* **Data records**:
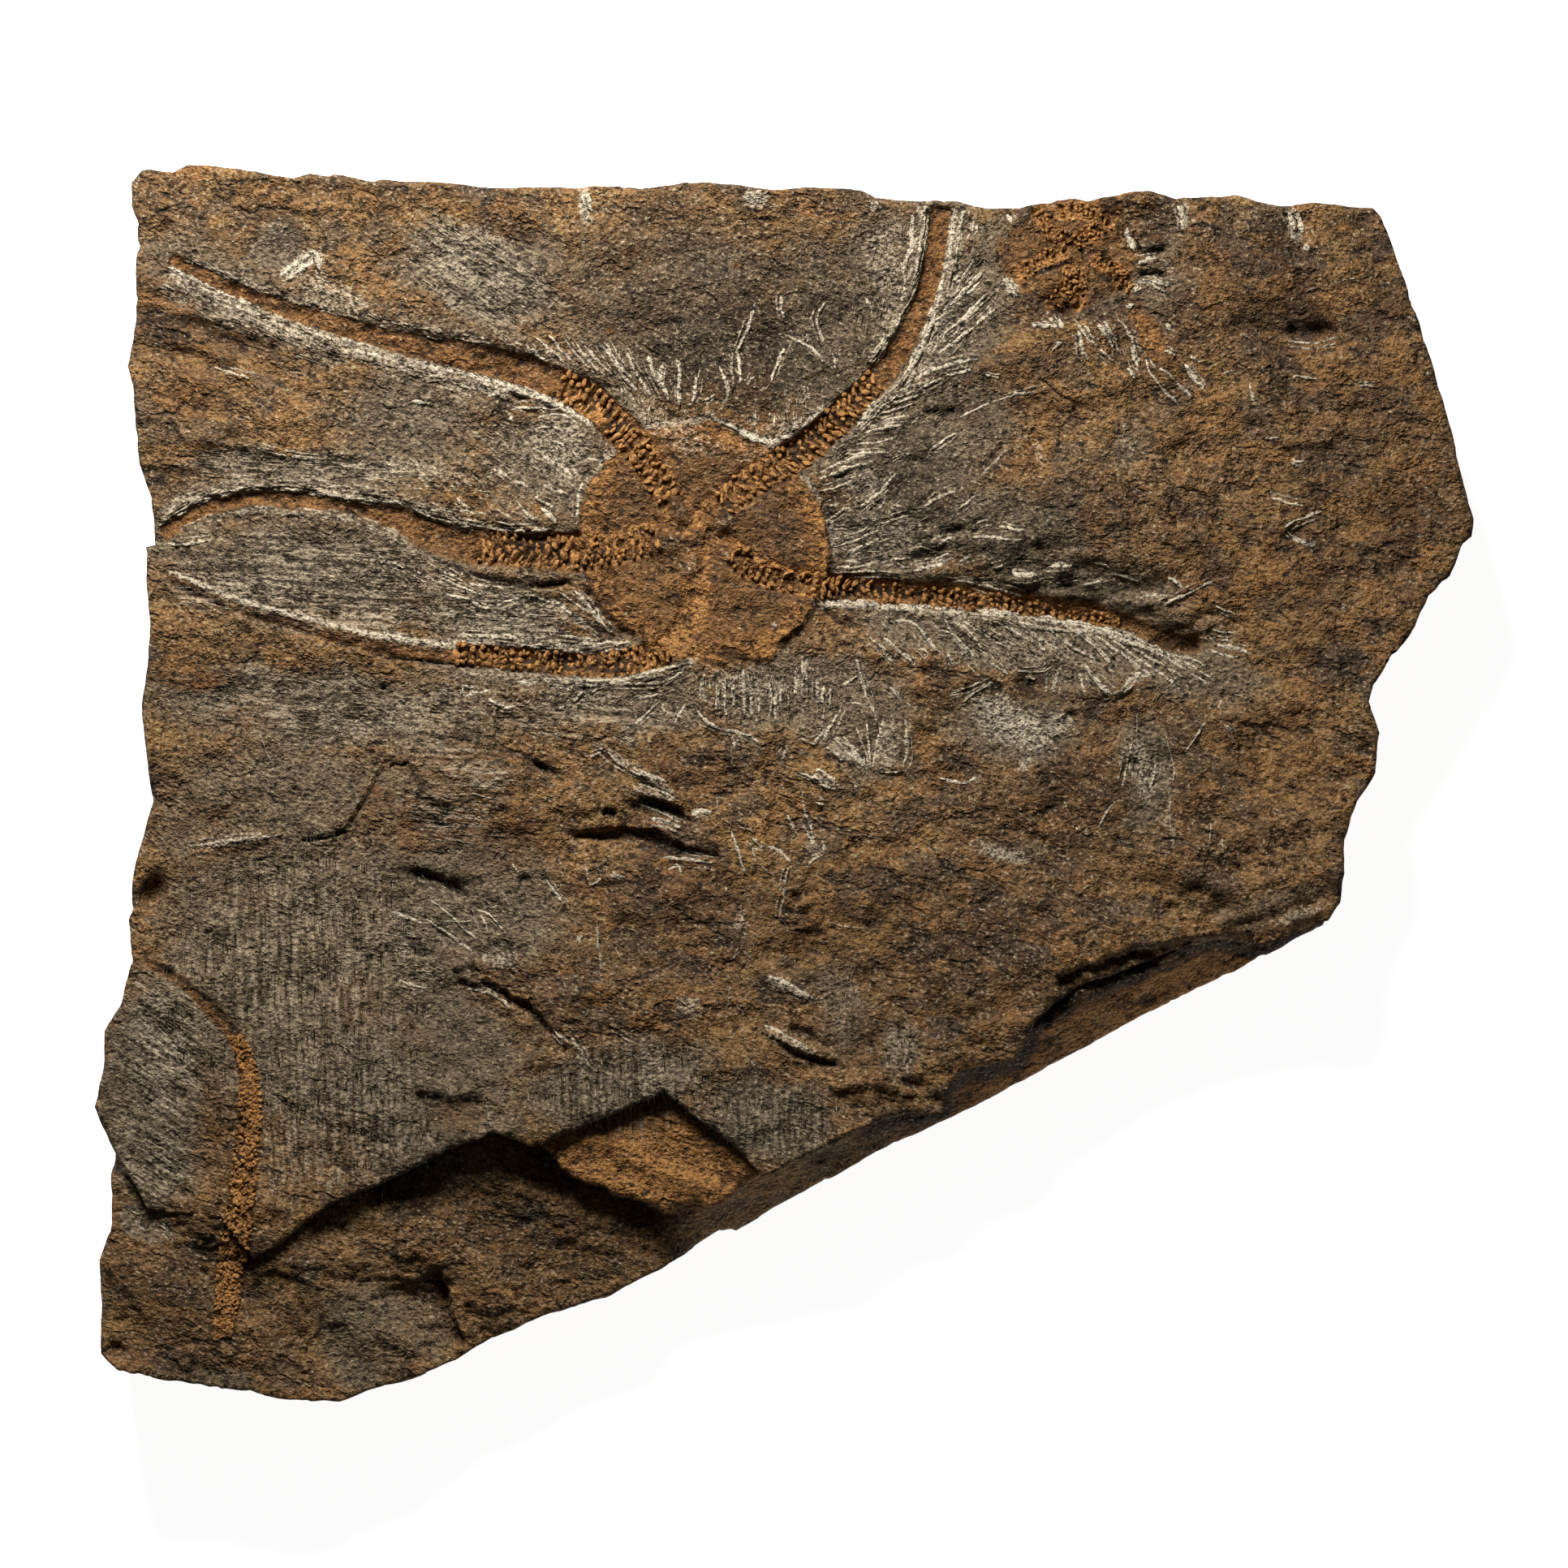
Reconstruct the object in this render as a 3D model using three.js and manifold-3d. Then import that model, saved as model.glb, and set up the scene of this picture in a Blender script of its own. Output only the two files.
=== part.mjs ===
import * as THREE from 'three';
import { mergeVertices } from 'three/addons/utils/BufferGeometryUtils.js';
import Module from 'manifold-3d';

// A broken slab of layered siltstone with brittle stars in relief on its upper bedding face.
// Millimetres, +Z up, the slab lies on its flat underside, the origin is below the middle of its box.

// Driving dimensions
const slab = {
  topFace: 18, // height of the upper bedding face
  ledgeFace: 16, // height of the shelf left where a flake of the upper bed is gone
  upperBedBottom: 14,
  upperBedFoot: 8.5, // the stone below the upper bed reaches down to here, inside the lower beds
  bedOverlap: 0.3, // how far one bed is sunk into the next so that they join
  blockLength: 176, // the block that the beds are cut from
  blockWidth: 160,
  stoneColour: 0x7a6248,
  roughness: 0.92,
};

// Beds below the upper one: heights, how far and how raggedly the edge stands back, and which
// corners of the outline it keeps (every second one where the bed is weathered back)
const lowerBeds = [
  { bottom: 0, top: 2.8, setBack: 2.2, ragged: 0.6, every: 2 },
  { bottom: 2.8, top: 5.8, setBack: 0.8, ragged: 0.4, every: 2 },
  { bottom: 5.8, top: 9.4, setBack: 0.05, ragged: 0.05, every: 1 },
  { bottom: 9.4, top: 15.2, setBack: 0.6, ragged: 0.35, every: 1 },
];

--

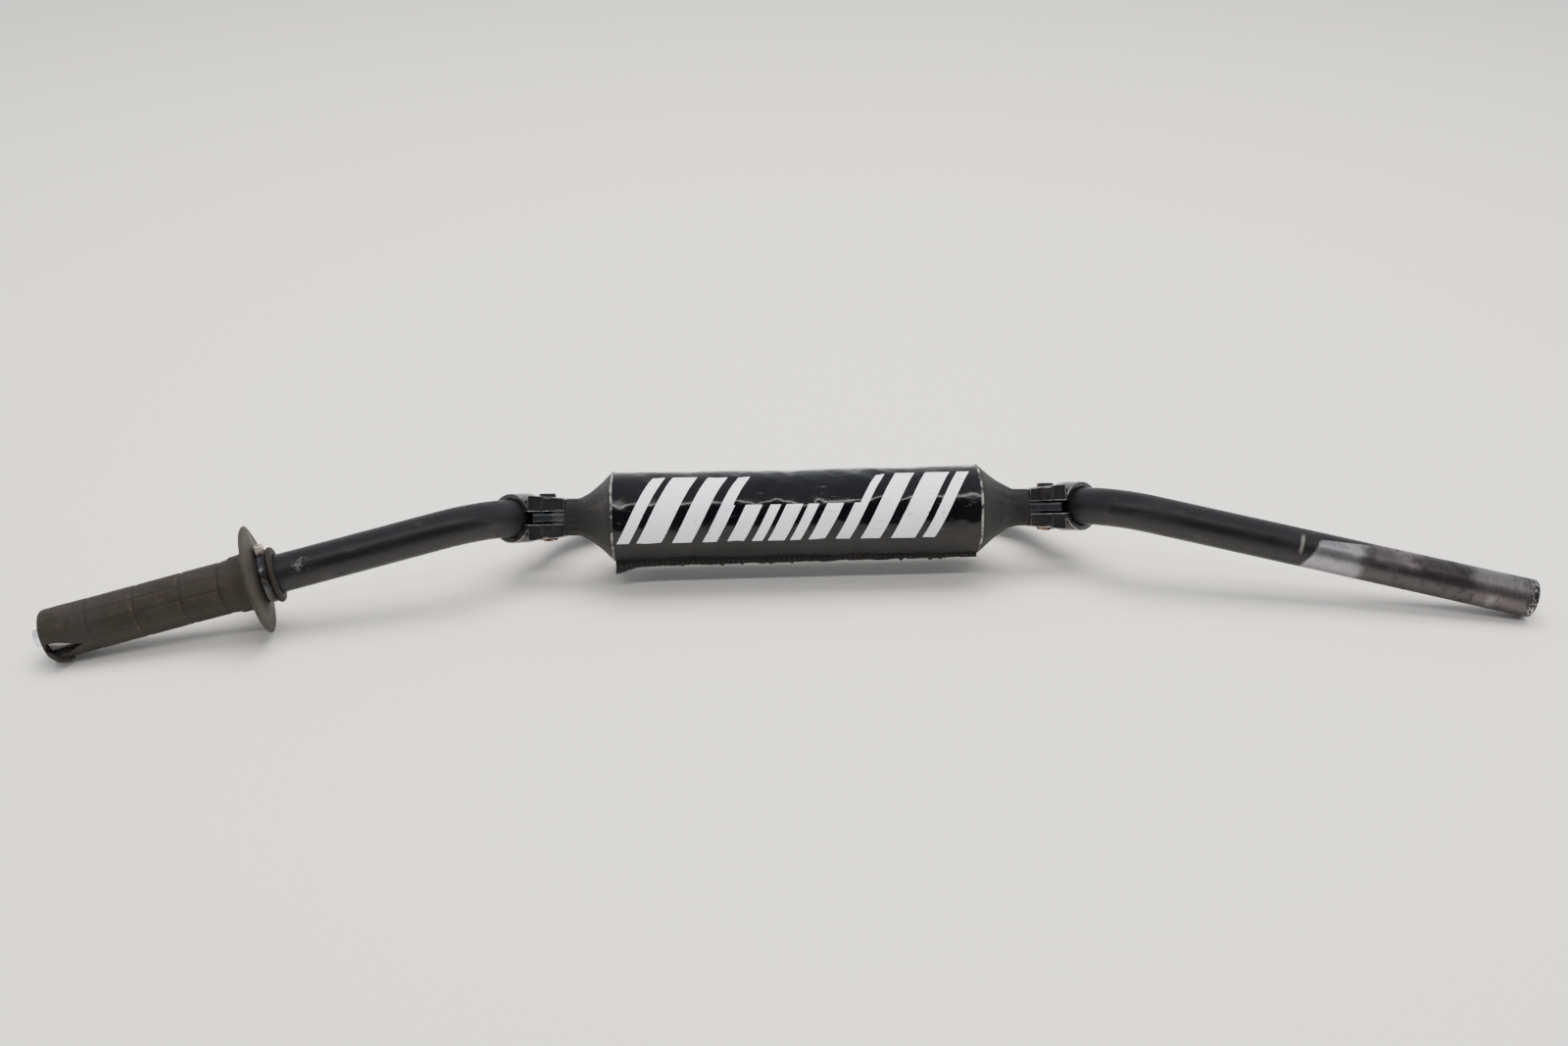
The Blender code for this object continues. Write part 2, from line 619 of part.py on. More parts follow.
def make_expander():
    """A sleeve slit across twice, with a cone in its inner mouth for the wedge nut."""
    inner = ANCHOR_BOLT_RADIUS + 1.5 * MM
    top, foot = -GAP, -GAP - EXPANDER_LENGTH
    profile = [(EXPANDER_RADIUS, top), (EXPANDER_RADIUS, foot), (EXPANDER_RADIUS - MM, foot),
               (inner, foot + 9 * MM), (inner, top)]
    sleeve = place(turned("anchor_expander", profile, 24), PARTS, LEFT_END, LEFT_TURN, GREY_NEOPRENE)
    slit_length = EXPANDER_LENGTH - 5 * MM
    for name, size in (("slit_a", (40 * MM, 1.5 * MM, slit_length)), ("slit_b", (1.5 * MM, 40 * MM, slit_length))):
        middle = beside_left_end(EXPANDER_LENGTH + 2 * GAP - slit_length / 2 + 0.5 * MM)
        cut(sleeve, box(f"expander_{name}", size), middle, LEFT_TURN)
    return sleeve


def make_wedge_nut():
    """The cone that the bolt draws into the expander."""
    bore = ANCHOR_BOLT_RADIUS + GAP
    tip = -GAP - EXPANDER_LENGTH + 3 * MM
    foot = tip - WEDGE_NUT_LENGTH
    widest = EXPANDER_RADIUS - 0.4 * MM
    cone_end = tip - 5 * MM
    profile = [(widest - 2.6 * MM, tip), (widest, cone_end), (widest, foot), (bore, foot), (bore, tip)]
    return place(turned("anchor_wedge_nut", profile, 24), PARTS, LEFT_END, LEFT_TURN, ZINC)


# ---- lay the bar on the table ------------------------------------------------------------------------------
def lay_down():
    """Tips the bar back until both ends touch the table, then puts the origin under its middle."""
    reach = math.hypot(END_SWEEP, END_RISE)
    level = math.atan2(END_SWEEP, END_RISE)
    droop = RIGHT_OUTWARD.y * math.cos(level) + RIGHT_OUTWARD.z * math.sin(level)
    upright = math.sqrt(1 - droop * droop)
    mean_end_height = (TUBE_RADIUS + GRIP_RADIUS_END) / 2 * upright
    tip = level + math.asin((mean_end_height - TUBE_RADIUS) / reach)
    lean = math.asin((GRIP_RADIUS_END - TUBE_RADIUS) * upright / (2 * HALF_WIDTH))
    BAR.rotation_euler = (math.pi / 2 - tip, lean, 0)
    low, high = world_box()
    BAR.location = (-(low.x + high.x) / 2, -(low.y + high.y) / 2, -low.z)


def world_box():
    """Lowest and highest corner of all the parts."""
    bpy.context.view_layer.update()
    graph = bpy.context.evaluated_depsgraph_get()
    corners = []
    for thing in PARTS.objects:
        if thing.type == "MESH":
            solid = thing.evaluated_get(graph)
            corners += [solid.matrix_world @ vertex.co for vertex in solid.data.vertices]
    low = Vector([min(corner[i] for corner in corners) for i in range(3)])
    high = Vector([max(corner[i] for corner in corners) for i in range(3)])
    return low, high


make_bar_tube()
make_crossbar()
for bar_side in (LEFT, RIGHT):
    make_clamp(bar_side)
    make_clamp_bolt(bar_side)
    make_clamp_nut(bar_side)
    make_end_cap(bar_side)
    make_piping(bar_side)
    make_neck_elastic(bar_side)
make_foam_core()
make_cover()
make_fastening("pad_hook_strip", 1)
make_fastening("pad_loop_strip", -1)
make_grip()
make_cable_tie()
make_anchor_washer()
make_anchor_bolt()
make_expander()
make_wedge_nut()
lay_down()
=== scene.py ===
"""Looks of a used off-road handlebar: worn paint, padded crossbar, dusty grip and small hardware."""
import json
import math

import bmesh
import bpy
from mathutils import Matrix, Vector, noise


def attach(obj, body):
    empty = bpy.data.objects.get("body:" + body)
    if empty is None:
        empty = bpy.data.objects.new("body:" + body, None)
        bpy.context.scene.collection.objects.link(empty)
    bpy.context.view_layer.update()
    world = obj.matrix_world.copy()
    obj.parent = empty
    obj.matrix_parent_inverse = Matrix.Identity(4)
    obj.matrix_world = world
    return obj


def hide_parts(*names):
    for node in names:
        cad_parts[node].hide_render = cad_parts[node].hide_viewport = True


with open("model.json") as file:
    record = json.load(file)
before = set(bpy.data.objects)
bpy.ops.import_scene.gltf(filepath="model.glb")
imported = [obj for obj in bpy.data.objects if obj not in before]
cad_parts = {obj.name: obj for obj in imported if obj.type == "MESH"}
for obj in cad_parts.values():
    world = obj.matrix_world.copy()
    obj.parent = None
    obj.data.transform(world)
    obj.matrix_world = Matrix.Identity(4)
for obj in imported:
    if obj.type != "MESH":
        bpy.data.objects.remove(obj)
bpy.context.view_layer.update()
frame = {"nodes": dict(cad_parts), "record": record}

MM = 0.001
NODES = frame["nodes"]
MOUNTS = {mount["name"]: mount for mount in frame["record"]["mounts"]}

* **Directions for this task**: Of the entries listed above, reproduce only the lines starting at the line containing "make_bar_tube()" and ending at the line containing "imported = [obj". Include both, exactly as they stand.

* **Solved exercise**:
make_bar_tube()
make_crossbar()
for bar_side in (LEFT, RIGHT):
    make_clamp(bar_side)
    make_clamp_bolt(bar_side)
    make_clamp_nut(bar_side)
    make_end_cap(bar_side)
    make_piping(bar_side)
    make_neck_elastic(bar_side)
make_foam_core()
make_cover()
make_fastening("pad_hook_strip", 1)
make_fastening("pad_loop_strip", -1)
make_grip()
make_cable_tie()
make_anchor_washer()
make_anchor_bolt()
make_expander()
make_wedge_nut()
lay_down()
=== scene.py ===
"""Looks of a used off-road handlebar: worn paint, padded crossbar, dusty grip and small hardware."""
import json
import math

import bmesh
import bpy
from mathutils import Matrix, Vector, noise


def attach(obj, body):
    empty = bpy.data.objects.get("body:" + body)
    if empty is None:
        empty = bpy.data.objects.new("body:" + body, None)
        bpy.context.scene.collection.objects.link(empty)
    bpy.context.view_layer.update()
    world = obj.matrix_world.copy()
    obj.parent = empty
    obj.matrix_parent_inverse = Matrix.Identity(4)
    obj.matrix_world = world
    return obj


def hide_parts(*names):
    for node in names:
        cad_parts[node].hide_render = cad_parts[node].hide_viewport = True


with open("model.json") as file:
    record = json.load(file)
before = set(bpy.data.objects)
bpy.ops.import_scene.gltf(filepath="model.glb")
imported = [obj for obj in bpy.data.objects if obj not in before]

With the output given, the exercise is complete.